Het dagelijks leven bleek voor deze geïnterneerde officieren geen lolletje, vooral niet in de winter, wanneer de ijzige wind om de barak, die aan zee stond, woei. De helft van de officieren was er slecht aan toe: zenuwziekte, tuberculose en bloedarmoede waren veelvoorkomende kwalen. Daarbij waren ze overgeleverd aan de plaatselijke eilandarts, die geen vreemde talen verstond en voor het gemak ook Vlaams maar onder de vreemde talen rekende.

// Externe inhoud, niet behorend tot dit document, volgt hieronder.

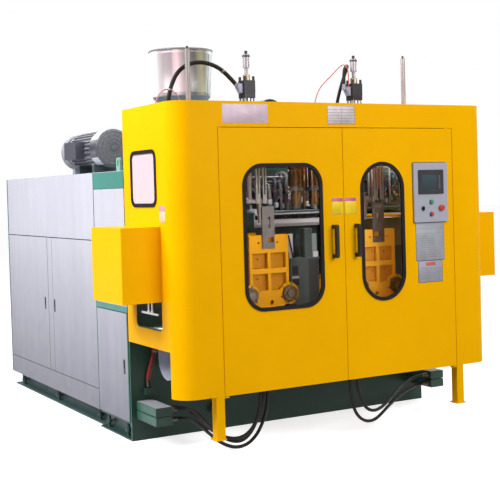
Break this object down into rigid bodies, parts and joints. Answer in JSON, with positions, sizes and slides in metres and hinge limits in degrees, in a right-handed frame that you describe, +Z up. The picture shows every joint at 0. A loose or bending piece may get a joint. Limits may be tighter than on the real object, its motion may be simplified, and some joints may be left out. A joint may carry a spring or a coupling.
{
  "type": "blow moulding machine",
  "caption": "Free-standing extrusion blow moulding machine with a yellow safety cover, windowed front doors, control panel, steel hopper, and grey cabinets on a green base.",
  "frame": {"origin": "on the floor, under the middle of the machine's length and width", "axes": "+X towards the side with the control panel, -Y the front with the doors, +Z up"},
  "size_m": [2.975, 3.501, 2.882],
  "materials": {
    "yellow_paint": "gloss",
    "grey_paint": "satin",
    "green_paint": "satin",
    "blue_paint": "satin",
    "black_rubber": "matte",
    "red_rubber": "satin",
    "orange_tube": "gloss",
    "pink_tube": "gloss",
    "clear_pane": "clear",
    "chrome": "polished",
    "steel": "brushed",
    "black_metal": "satin",
    "brass": "satin",
    "black_plastic": "matte",
    "green_plastic": "gloss",
    "red_plastic": "gloss"
  },
  "bodies": {
    "machine": {"front_fascia": "yellow_paint", "side_panels": "yellow_paint", "side_boxes": "yellow_paint", "cover_frame": "yellow_paint", "cabinet_panels": "grey_paint", "discharge_chute": "grey_paint", "belt_guard": "grey_paint", "front_base": "green_paint", "rear_skid": "green_paint", "cabinet_frame": "green_paint", "gearbox": "green_paint", "valve_blocks": "green_paint", "drive_motor": "blue_paint", "side_window_seals": "black_rubber", "left_hose_upper": "black_rubber", "left_hose_middle": "black_rubber", "left_hose_lower": "black_rubber", "right_hose_outer": "black_rubber", "right_hose_inner": "black_rubber", "left_top_hose": "black_rubber", "right_top_hose": "black_rubber", "red_air_hose": "red_rubber", "orange_air_tube": "orange_tube", "pink_air_tube": "pink_tube", "side_window_panes": "clear_pane", "guide_bars": "chrome", "hopper": "steel", "barrel_cover": "steel", "extruder_barrel": "steel", "die_head": "steel", "outer_cylinders": "steel", "blow_cylinders": "black_metal", "heater_bands": "brass"},
    "left_door": {"left_door": "yellow_paint", "left_window_seal": "black_rubber", "left_window_pane": "clear_pane", "left_door_handle": "black_metal"},
    "right_door": {"right_door": "yellow_paint", "right_window_seal": "black_rubber", "right_window_pane": "clear_pane", "right_door_handle": "black_metal", "control_panel": "grey_paint", "touch_screen": "black_plastic"},
    "green_button": {"green_button": "green_plastic"},
    "red_button": {"red_button": "red_plastic"},
    "stop_button": {"stop_button": "red_plastic"},
    "selector_switch": {"selector_switch": "black_plastic"},
    "narrow_cabinet_door": {"narrow_cabinet_door": "grey_paint"},
    "rear_cabinet_door_front": {"rear_cabinet_door_front": "grey_paint"},
    "rear_cabinet_door_back": {"rear_cabinet_door_back": "grey_paint"},
    "left_carriage": {"left_carriage": "green_paint"},
    "right_carriage": {"right_carriage": "green_paint"},
    "left_front_platen": {"left_front_platen": "yellow_paint"},
    "left_rear_platen": {"left_rear_platen": "yellow_paint"},
    "right_front_platen": {"right_front_platen": "yellow_paint"},
    "right_rear_platen": {"right_rear_platen": "yellow_paint"},
    "left_blow_pin": {"left_blow_pin": "chrome"},
    "right_blow_pin": {"right_blow_pin": "chrome"},
    "left_outer_rod": {"left_outer_rod": "chrome"},
    "right_outer_rod": {"right_outer_rod": "chrome"}
  },
  "joints": [
    {"name": "left_door_hinge", "type": "hinge", "parent": "machine", "child": "left_door", "pos_m": [-0.909, -1.6875, 1.212], "axis": [0, 0, -1], "range_deg": [0, 100]},
    {"name": "right_door_hinge", "type": "hinge", "parent": "machine", "child": "right_door", "pos_m": [0.909, -1.6875, 1.212], "axis": [0, 0, 1], "range_deg": [0, 100]},
    {"name": "narrow_cabinet_hinge", "type": "hinge", "parent": "machine", "child": "narrow_cabinet_door", "pos_m": [-1.2135, -0.3705, 0.49], "axis": [0, 0, -1], "range_deg": [0, 90]},
    {"name": "rear_cabinet_front_hinge", "type": "hinge", "parent": "machine", "child": "rear_cabinet_door_front", "pos_m": [-1.2135, -0.3505, 0.797], "axis": [0, 0, 1], "range_deg": [0, 90]},
    {"name": "rear_cabinet_back_hinge", "type": "hinge", "parent": "machine", "child": "rear_cabinet_door_back", "pos_m": [-1.2135, 1.7175, 0.797], "axis": [0, 0, -1], "range_deg": [0, 110]},
    {"name": "green_button_press", "type": "slide", "parent": "right_door", "child": "green_button", "axis": [0, 1, 0], "range_m": [0, 0.004], "stiffness_N_per_m": 500},
    {"name": "red_button_press", "type": "slide", "parent": "right_door", "child": "red_button", "axis": [0, 1, 0], "range_m": [0, 0.004], "stiffness_N_per_m": 500},
    {"name": "stop_button_press", "type": "slide", "parent": "right_door", "child": "stop_button", "axis": [0, 1, 0], "range_m": [0, 0.005], "stiffness_N_per_m": 700},
    {"name": "selector_turn", "type": "hinge", "parent": "right_door", "child": "selector_switch", "pos_m": [0.641, -1.7155, 1.492], "axis": [0, 1, 0], "range_deg": [-45, 45]},
    {"name": "left_carriage_slide", "type": "slide", "parent": "machine", "child": "left_carriage", "axis": [1, 0, 0], "range_m": [-0.438, 0.438]},
    {"name": "right_carriage_slide", "type": "slide", "parent": "machine", "child": "right_carriage", "axis": [1, 0, 0], "range_m": [-0.438, 0.438]},
    {"name": "left_front_platen_slide", "type": "slide", "parent": "left_carriage", "child": "left_front_platen", "axis": [0, 1, 0], "range_m": [0, 0.1]},
    {"name": "left_rear_platen_slide", "type": "slide", "parent": "left_carriage", "child": "left_rear_platen", "axis": [0, 1, 0], "range_m": [-0.1, 0]},
    {"name": "right_front_platen_slide", "type": "slide", "parent": "right_carriage", "child": "right_front_platen", "axis": [0, 1, 0], "range_m": [0, 0.1]},
    {"name": "right_rear_platen_slide", "type": "slide", "parent": "right_carriage", "child": "right_rear_platen", "axis": [0, 1, 0], "range_m": [-0.1, 0]},
    {"name": "left_blow_stroke", "type": "slide", "parent": "machine", "child": "left_blow_pin", "axis": [0, 0, 1], "range_m": [-0.045, 0.15]},
    {"name": "right_blow_stroke", "type": "slide", "parent": "machine", "child": "right_blow_pin", "axis": [0, 0, 1], "range_m": [-0.045, 0.15]},
    {"name": "left_outer_stroke", "type": "slide", "parent": "machine", "child": "left_outer_rod", "axis": [0, 0, 1], "range_m": [-0.15, 0]},
    {"name": "right_outer_stroke", "type": "slide", "parent": "machine", "child": "right_outer_rod", "axis": [0, 0, 1], "range_m": [-0.15, 0]}
  ],
  "couplings": [
    {"joint": "right_carriage_slide", "follows": "left_carriage_slide", "ratio": 1},
    {"joint": "left_rear_platen_slide", "follows": "left_front_platen_slide", "ratio": -1},
    {"joint": "right_rear_platen_slide", "follows": "right_front_platen_slide", "ratio": -1}
  ]
}
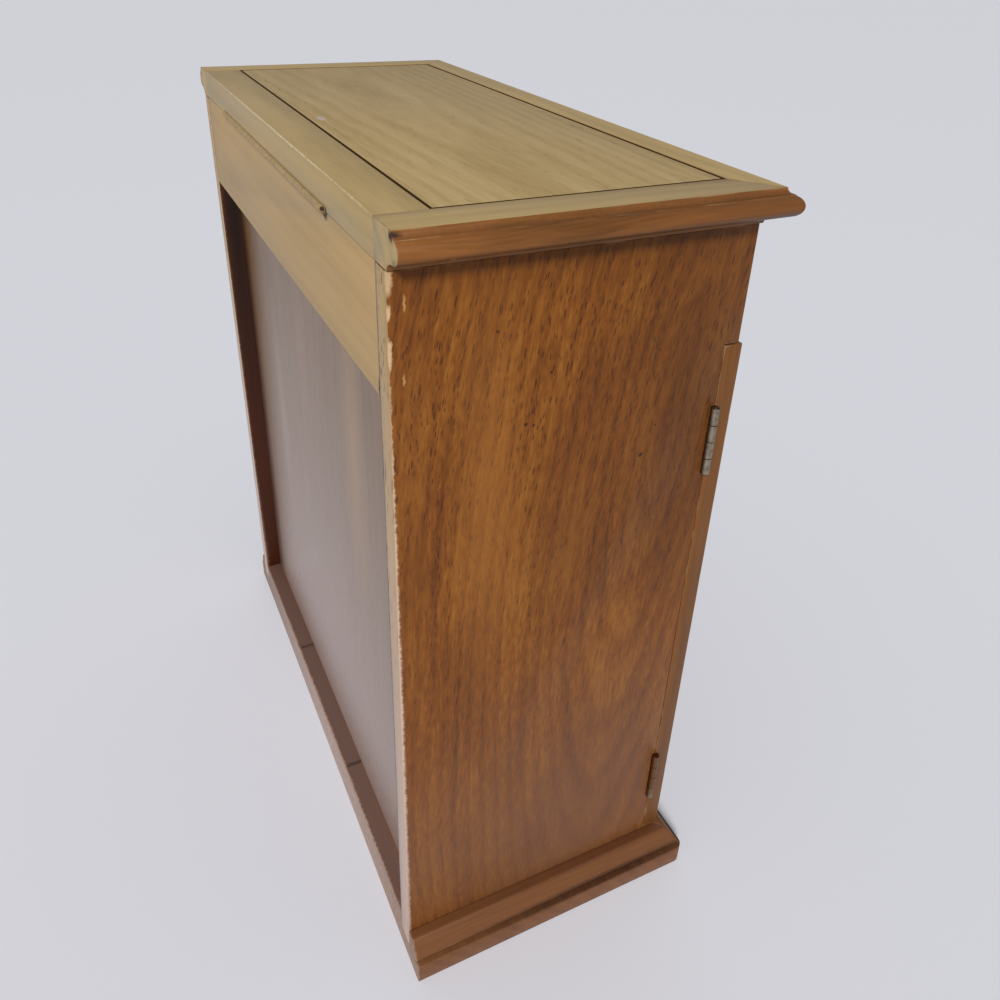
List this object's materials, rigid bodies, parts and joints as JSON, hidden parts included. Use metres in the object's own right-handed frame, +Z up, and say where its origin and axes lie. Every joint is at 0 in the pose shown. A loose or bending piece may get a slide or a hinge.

Al spoedig kreeg het eiland onder deze officieren de bijnaam ”île du diable” (duivelseiland). Van de plaatselijke eilandbewoners begrepen ze weinig. De Roodt: „Die bleken trouwens ook nog overwegend pro-Duits, liepen rond in vreemde klederdracht en sneden op zaterdag brood voor twee dagen om op zondag niet te hoeven werken.” Op hun beurt moesten de eilandbewoners niet veel van deze militairen hebben. Regelmatig werden opmerkingen gebezigd als „uw herhaalde klachten vervelen ons; bovendien is uw nationaliteit òns onsympathiek.”
Neutraal Bar
Een van de aardigste zaken in dit boek vind ik de speurtocht die de auteur aan het einde van haar boek onderneemt naar de terreinen, gebouwen en monumenten die herinneren aan het verblijf van de vele oorlogsgasten. Zo staat in Amersfoort bij de Stichtse Rotonde (aan de Belgenlaan) nog het complete ”Belgenmonument” zoals dat in 1917/1918 door Belgische geïnterneerden zelf werd opgetrokken. Bij de Westzeedijk in Rotterdam ligt nog altijd de Lloydkade, waar troepentransportschepen afmeerden en de meeste uitwisselingen plaatshadden. En als de herinneringstocht dan toch door Rotterdam voert, is het aan te bevelen eens de dorst te lessen in Katendrecht. Hier bevindt zich aan de Sumatraweg nog steeds de ”Neutraal Bar”, eens een trefpunt voor vluchtelingen die tijdens de Eerste Wereldoorlog veiligheid vonden op neutraal grondgebied.